接道義務を満たしていない場合、その土地は「再建築不可物件」とされ、新築や増築、大規模な改築は原則として認められません。ただし、軽微な修繕や模様替えなどは可能な場合があります。

例外的に、特定行政庁による「建築基準法第43条但し書き許可」など、一定条件下で接道義務を緩和できる場合があります。



接道義務の語源と制度の歴史

「接道義務」という言葉は、「接道」=道路に面すること、「義務」=法律によって定められた条件という意味からなり、建物を建てるためには道路への接続が必須であるという制度を示します。

この制度は、1950年の建築基準法の制定と同時に導入されました。それ以前の日本では、路地裏や袋小路に無秩序に建物が密集しており、火災・災害時の避難が困難であるといった問題が頻発していました。

そのため、災害対策および都市計画の観点から、道路と建築物の関係性を明確化し、最低限のインフラと安全性を確保するために接道義務が設けられたのです。

以降、都市化の進展に応じて、接道の基準や例外規定(通路扱いや特例認定など)も整備され、市街地と郊外の土地利用のバランスを取るための重要な制度として発展してきました。

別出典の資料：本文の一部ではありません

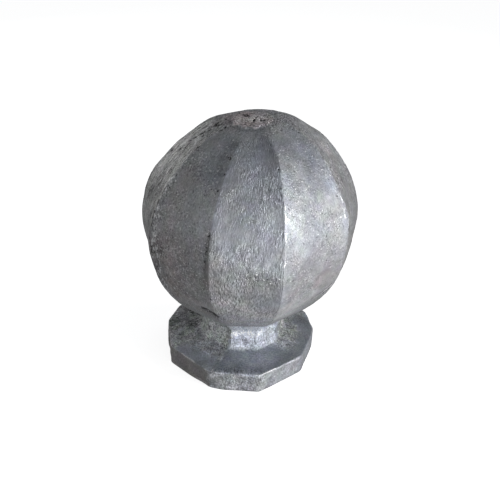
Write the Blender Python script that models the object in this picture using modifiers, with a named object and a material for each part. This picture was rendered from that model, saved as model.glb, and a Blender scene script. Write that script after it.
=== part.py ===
"""Fence finial: a faceted ball on a short neck and a hammered foot, one solid piece of iron.

The finial stands on its underside. +Z runs up its middle, the front faces -Y, and the origin is
the middle of the foot. A blank is turned first, as on a lathe. Its round sections are then forged
into the uneven eight-sided ball and the ten-cornered foot, and a flat cap is struck on the crown.
"""

from math import atan2, cos, exp, hypot, log, pi, radians, sin

import bmesh
import bpy
from mathutils import Vector

NAME = "finial"
MM = 0.001

# Foot, in millimetres: a flat disc with a rim, and a top that rises a little to the neck
FOOT_RADIUS = 30.0
RIM_HEIGHT = 7.7
ROOT_HEIGHT = 9.3
EDGE_CHAMFER = 0.6
UNDERSIDE_DRAFT = 0.1

# Neck, in millimetres
ROOT_RADIUS = 16.6
WAIST_RADIUS = 15.9
WAIST_HEIGHTS = (12.2, 15.0, 17.6)

# Ball, in millimetres and degrees; polar angles run from 0 at the crown to 180 below
BALL_RADIUS = 40.0
BALL_CENTRE_HEIGHT = 56.7
BALL_LOWEST_ANGLE = 153.0
BALL_ROW_ANGLE = 4.5
LEAN = radians(1.6)

# Where the turned ball is fuller or flatter: polar angle, spread of that angle, and height
SWELLS = ((12.0, 14.0, 1.0), (52.0, 22.0, -1.1), (110.0, 28.0, 0.9), (160.0, 15.0, 0.8))

# Ridges of the ball: azimuth from the front, swing of the azimuth by the underside, and how far
# the ridge stands out of the turned ball
RIDGES = (
    (-63.4, 5.5, -0.2),
    (-21.6, 5.7, 0.2),
    (18.5, 3.0, -0.2),
    (63.2, -4.2, -1.5),
    (105.0, 0.0, 2.0),
    (152.0, 0.0, 1.2),
    (204.0, 0.0, 1.0),
    (256.0, 0.0, 2.8),
)
SWING_ANGLES = (90.0, 145.0)

# Corners of the foot: azimuth from the front, and distance from the middle
FOOT_CORNERS = (
    (-64.3, 29.8),
    (-21.1, 31.1),
    (15.0, 31.0),
    (57.9, 28.6),
    (99.0, 29.6),
    (122.5, 32.0),
    (162.0, 30.4),
    (205.0, 30.4),
    (245.6, 30.9),
    (262.8, 30.4),
)

# Softness of the forged corners, as a share of the radius; the crown's ridges fade out
RIDGE_SOFTNESS = 0.008
CROWN_SOFTNESS = 0.05
CROWN_ANGLES = (14.0, 34.0)
FOOT_SOFTNESS = 0.010

# Struck cap on the crown: a plane that faces up, a little to the front and left
CAP_DISTANCE = 40.4
CAP_NORMAL = Vector((-0.052, -0.113, 0.992)).normalized()

# Columns of the mesh: shares of the way from each corner to the next, in both outlines
RIDGE_SHARES = (0.0, 0.1, 0.36, 0.64, 0.9)
FOOT_SHARES = (0.0, 0.12, 0.5, 0.88)
COLUMNS = len(RIDGES) * len(RIDGE_SHARES)

IRON_COLOUR = (0.33, 0.34, 0.36, 1.0)
IRON_ROUGHNESS = 0.55
IRON_METALLIC = 0.7
SHARP_ANGLE = radians(20.0)
AXIS_TOLERANCE = 0.01


def clear_scene():
    for item in list(bpy.data.objects):
        bpy.data.objects.remove(item, do_unlink=True)


def smooth_step(value, low, high):
    share = min(max((value - low) / (high - low), 0.0), 1.0)
    return share * share * (3.0 - 2.0 * share)


def ball_radius_at(polar):
    """Radius of the turned ball at a polar angle in degrees."""
    return BALL_RADIUS + sum(height * exp(-(((polar - middle) / spread) ** 2)) for middle, spread, height in SWELLS)


def ball_profile():
    """Points up the turned ball, from the neck to the crown, as radius and height."""
    rows = round(BALL_LOWEST_ANGLE / BALL_ROW_ANGLE)
    for row in range(rows + 1):
        polar = BALL_LOWEST_ANGLE * (1.0 - row / rows)
        radius = ball_radius_at(polar)
        yield radius * sin(radians(polar)), BALL_CENTRE_HEIGHT + radius * cos(radians(polar))


def profile():
    """The turned outline from the middle of the underside up to the crown."""
    points = [
        (0.0, 0.0),
        (FOOT_RADIUS - UNDERSIDE_DRAFT - EDGE_CHAMFER, 0.0),
        (FOOT_RADIUS - UNDERSIDE_DRAFT, EDGE_CHAMFER),
        (FOOT_RADIUS, RIM_HEIGHT - EDGE_CHAMFER),
        (FOOT_RADIUS - EDGE_CHAMFER, RIM_HEIGHT),
        (ROOT_RADIUS, ROOT_HEIGHT),
    ]
    points += [(WAIST_RADIUS, height) for height in WAIST_HEIGHTS]
    points += list(ball_profile())
    return points


def turned_blank():
    """A round, closed mesh: the profile turned once about the upright axis."""
    outline = [(radius * MM, 0.0, height * MM) for radius, height in reversed(profile())]
    mesh = bpy.data.meshes.new(NAME)
    mesh.from_pydata(outline, [(step, step + 1) for step in range(len(outline) - 1)], [])
    blank = bpy.data.objects.new(NAME, mesh)
    bpy.context.scene.collection.objects.link(blank)
    turn = blank.modifiers.new("Turn", "SCREW")
    turn.steps = turn.render_steps = COLUMNS
    turn.use_merge_vertices = True
    turn.merge_threshold = AXIS_TOLERANCE * MM
    turned = bpy.data.meshes.new_from_object(blank.evaluated_get(bpy.context.evaluated_depsgraph_get()))
    bpy.data.objects.remove(blank)
    return turned


def side_reach(azimuth, first, second):
    """Distance to the straight side between two corners, along a ray at this azimuth."""
    (start, near), (end, far) = first, second
    slant = near * sin(azimuth - start) + far * sin(end - azimuth)
    return near * far * sin(end - start) / slant if slant > 0.0 else None


def outline_reach(azimuth, corners, softness):
    """Distance to a polygon with softened corners, along a ray at this azimuth."""
    sides = [side_reach(azimuth, corners[number - 1], corners[number]) for number in range(len(corners))]
    return -softness * log(sum(exp(-side / softness) for side in sides if side is not None))


def column_azimuth(column, corners, shares):
    """Azimuth of a column, so that every corner of an outline has a column of its own."""
    number, place = divmod(column, len(shares))
    start = corners[number][0]
    end = corners[(number + 1) % len(corners)][0]
    return start + ((end - start) % (2.0 * pi)) * shares[place]


def foot_corners():
    return [(radians(azimuth), reach / FOOT_RADIUS) for azimuth, reach in FOOT_CORNERS]


def ridges_at(polar):
    """Azimuth and relative reach of the ball's ridges at a polar angle in degrees."""
    swung = smooth_step(polar, *SWING_ANGLES)
    return [
        (radians(azimuth + swing * swung), 1.0 + height / BALL_RADIUS)
        for azimuth, swing, height in RIDGES
    ]


def foot_section(column):
    corners = foot_corners()
    azimuth = column_azimuth(column, corners, FOOT_SHARES)
    return azimuth, outline_reach(azimuth, corners, FOOT_SOFTNESS)


def ball_section(column, polar):
    ridges = ridges_at(polar)
    fading = 1.0 - smooth_step(polar, *CROWN_ANGLES)
    azimuth = column_azimuth(column, ridges, RIDGE_SHARES)
    return azimuth, outline_reach(azimuth, ridges, RIDGE_SOFTNESS + CROWN_SOFTNESS * fading)


def forged(point):
    """Where a point of the turned blank, in millimetres, ends up in the forged finial."""
    radius, height = hypot(point.x, point.y), point.z
    lean = LEAN * max(height - RIM_HEIGHT, 0.0)
    if radius < AXIS_TOLERANCE:
        return Vector((lean, 0.0, height))
    column = round(atan2(point.x, -point.y) / (2.0 * pi / COLUMNS)) % COLUMNS
    polar = atan2(radius, height - BALL_CENTRE_HEIGHT) * 180.0 / pi
    foot_azimuth, foot_share = foot_section(column)
    ball_azimuth, ball_share = ball_section(column, polar)
    below = min(max((ROOT_HEIGHT - height) / (ROOT_HEIGHT - RIM_HEIGHT), 0.0), 1.0)
    turn = (foot_azimuth - ball_azimuth + pi) % (2.0 * pi) - pi
    azimuth = ball_azimuth + turn * below
    radius *= ball_share + (foot_share - ball_share) * below
    return Vector((radius * sin(azimuth) + lean, -radius * cos(azimuth), height))


def strike_cap(body):
    """Cut the crown off flat, and close the cut with one face."""
    centre = Vector((LEAN * (BALL_CENTRE_HEIGHT - RIM_HEIGHT), 0.0, BALL_CENTRE_HEIGHT))
    cut = bmesh.ops.bisect_plane(
        body,
        geom=body.verts[:] + body.edges[:] + body.faces[:],
        plane_co=(centre + CAP_NORMAL * CAP_DISTANCE) * MM,
        plane_no=CAP_NORMAL,
        clear_outer=True,
    )
    edges = [item for item in cut["geom_cut"] if isinstance(item, bmesh.types.BMEdge)]
    bmesh.ops.contextual_create(body, geom=edges)


def flatten_underside(body):
    """Make the underside one flat face."""
    underside = [face for face in body.faces if all(abs(vertex.co.z) < AXIS_TOLERANCE * MM for vertex in face.verts)]
    bmesh.ops.dissolve_faces(body, faces=underside, use_verts=True)


def iron():
    material = bpy.data.materials.new("iron")
    material.use_nodes = True
    shader = material.node_tree.nodes["Principled BSDF"]
    shader.inputs["Base Color"].default_value = IRON_COLOUR
    shader.inputs["Roughness"].default_value = IRON_ROUGHNESS
    shader.inputs["Metallic"].default_value = IRON_METALLIC
    return material


def finial(collection):
    mesh = turned_blank()
    body = bmesh.new()
    body.from_mesh(mesh)
    for vertex in body.verts:
        vertex.co = forged(vertex.co / MM) * MM
    strike_cap(body)
    flatten_underside(body)
    bmesh.ops.recalc_face_normals(body, faces=body.faces)
    body.to_mesh(mesh)
    body.free()
    mesh.name = NAME
    mesh.shade_smooth()
    mesh.set_sharp_from_angle(angle=SHARP_ANGLE)
    mesh.materials.append(iron())
    collection.objects.link(bpy.data.objects.new(NAME, mesh))


def main():
    clear_scene()
    collection = bpy.data.collections.new("fence_finial")
    bpy.context.scene.collection.children.link(collection)
    finial(collection)


main()
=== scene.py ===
"""Looks of the fence finial: its forged iron skin, a pale floor, soft studio light and the camera."""

from itertools import product
from math import cos, pi, radians, sin

import bpy
import numpy as np
from mathutils import Matrix, Vector


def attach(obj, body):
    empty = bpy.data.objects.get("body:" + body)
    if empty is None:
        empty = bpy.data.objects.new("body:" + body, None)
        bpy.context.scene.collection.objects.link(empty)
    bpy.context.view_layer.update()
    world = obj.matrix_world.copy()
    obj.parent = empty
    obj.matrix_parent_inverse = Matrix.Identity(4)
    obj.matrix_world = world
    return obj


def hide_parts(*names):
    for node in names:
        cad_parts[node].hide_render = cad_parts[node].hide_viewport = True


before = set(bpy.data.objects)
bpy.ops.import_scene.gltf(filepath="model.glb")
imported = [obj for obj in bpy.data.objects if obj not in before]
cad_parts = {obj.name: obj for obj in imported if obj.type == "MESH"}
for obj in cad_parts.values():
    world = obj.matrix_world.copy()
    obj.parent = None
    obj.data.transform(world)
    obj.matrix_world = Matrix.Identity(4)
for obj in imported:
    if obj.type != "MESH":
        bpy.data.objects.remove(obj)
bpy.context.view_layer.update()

MM = 0.001

# Foot, in millimetres, as the solid has it, with the roundings of its edges
FOOT_RADIUS = 30.0
RIM_HEIGHT = 7.7
ROOT_HEIGHT = 9.3
EDGE_ROUNDING = 0.7

# Neck, in millimetres
ROOT_RADIUS = 16.6
WAIST_RADIUS = 15.9
WAIST_HEIGHT = 15.0
FLARE_HEIGHT = 17.4
FLARE_POWER = 1.3
FILLET_RADIUS = 1.6

# Ball, in millimetres and degrees; polar angles run from 0 at the crown to 180 below
BALL_RADIUS = 40.0
BALL_CENTRE_HEIGHT = 56.7
BALL_LOWEST_ANGLE = 153.0
BALL_UNDERSIDE_HEIGHT = 22.6
LEAN = radians(1.6)
SWELLS = ((12.0, 14.0, 1.0), (52.0, 22.0, -1.1), (110.0, 28.0, 0.9), (160.0, 15.0, 0.8))

# Ridges of the ball: azimuth from the front at each of RIDGE_POLARS, height out of the turned
# ball, and softness as a share of the radius
RIDGE_POLARS = (20.0, 36.0, 55.0, 75.0, 92.0, 110.0, 145.0)
RIDGES = (
    ((-59.0, -58.4, -61.2, -61.2, -60.5, -58.8, -57.9), -0.2, 0.005),
    ((-21.5, -20.0, -20.4, -19.9, -18.8, -18.0, -14.5), 0.2, 0.003),
    ((15.0, 19.0, 18.2, 17.3, 17.9, 18.9, 22.0), -0.2, 0.003),
    ((66.0, 66.5, 65.0, 67.5, 63.0, 61.0, 59.0), -1.5, 0.006),
    ((105.0, 105.0, 105.0, 105.0, 105.0, 105.0, 105.0), 2.0, 0.010),
    ((152.0, 150.5, 151.5, 152.5, 152.0, 153.0, 154.0), 1.2, 0.009),
    ((204.0, 205.5, 204.5, 203.5, 204.0, 203.0, 202.0), 1.0, 0.008),
    ((256.0, 257.0, 256.0, 255.5, 256.0, 256.5, 257.0), 2.8, 0.011),
)
CROWN_SOFTNESS = 0.05
CROWN_ANGLES = (14.0, 34.0)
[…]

現在では、不動産の取引においても、接道義務の有無が土地の評価・建築可否・将来性を左右する要素として、非常に注目されています。



接道義務の実務と注意点

不動産取引や建築計画において、接道義務は法的にも実務的にも重要なチェックポイントです。具体的な実務影響には次のようなものがあります。

・建築確認申請に必要不可欠:接道が確認できなければ、建築確認が下りない

・再建築不可のリスク:既存建物が存在しても、建て替え時に接道を満たさなければ新築できない

・資産価値の低下:接道義務を満たさない土地は市場価値が大きく下がる傾向にある

また、例外的に以下のような措置が講じられることもあります。

・特定行政庁による「接道義務の緩和措置」(43条但し書き許可)

・セットバックによる2項道路対応(道路中心線から2m後退)

・通路部分を含めた敷地分割や、隣地買収による接道確保

そのため、接道義務に関しては、敷地の形状、接道する道路の種別、都市計画の制限などを事前に確認し、建築士や土地家屋調査士、不動産業者と連携して十分な調査を行うことが必須です。

特に古い住宅地や私道に面する土地では、道路の持分や位置指定の有無が曖昧なケースもあるため、慎重な確認が求められます。



まとめ

接道義務とは、建築物を建てる土地が法的な道路に一定幅で接している必要があるという建築基準法上の要件であり、安全で機能的な都市環境を維持するために不可欠な制度です。

この義務を満たさない土地では、原則として建築が認められず、取引や活用に大きな制約が生じます。

今後も接道義務は、都市計画、防災、安全、インフラ整備の基盤を支える重要な法律要件として、不動産業界での実務に深く関わり続けるでしょう。